Post#226 » by sonnyhill » Mon Nov 8, 2021 4:55 pm

https://www.nbcsports.com/bayarea/giants/giants-will-sign-max-scherzer-justin-verlander-mlbcom-predicts

MLB.com predicts Giants will sign Scherzer and Verlander
BY DALTON JOHNSON

Buster Posey's retirement of course complicates things, plus the front office has a big decision to make regarding the future of Brandon Belt. But the biggest question mark is the starting rotation.

Logan Webb has established himself as a staff ace but it's unknown at this time who else will join him in the rotation. The Giants already have made Johnny Cueto a free agent, and Kevin Gausman, Alex Wood and Anthony DeSclafani could soon join him. So, who will the Giants target on the open market?

Two future Hall of Famers certainly would be an interesting start. MLB.com's Anthony Castrovince predicts the Giants will sign both Max Scherzer and Justin Verlander this offseason.
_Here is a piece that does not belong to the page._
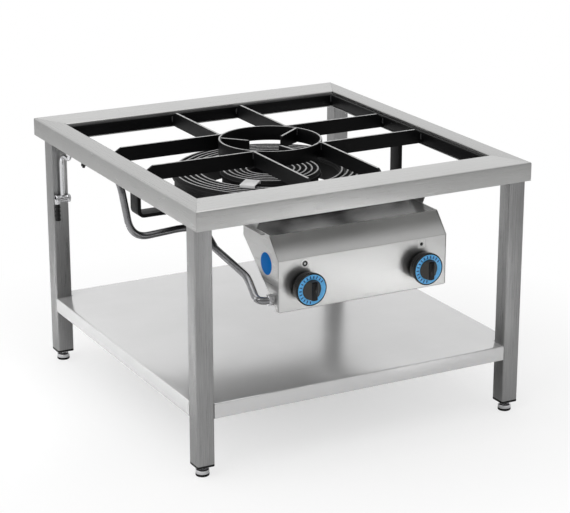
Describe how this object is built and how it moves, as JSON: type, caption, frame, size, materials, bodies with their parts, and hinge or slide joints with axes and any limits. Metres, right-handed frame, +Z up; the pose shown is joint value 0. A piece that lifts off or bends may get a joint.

Scherzer, 37, went 15-4 with a 2.46 ERA this past season. He struck out 236 batters in 179 1/3 innings. Even as he ages, he led the majors in WHIP (0.86) and hits per nine innings (6.0). His 1.8 walks per nine innings led the NL.

The Los Angeles Dodgers acquired Scherzer at the trade deadline last season and he went a perfect 7-0 with a 1.98 ERA for them in the regular season. He then allowed just one earned run in eight innings -- one start and one save -- against the Giants in the NLDS.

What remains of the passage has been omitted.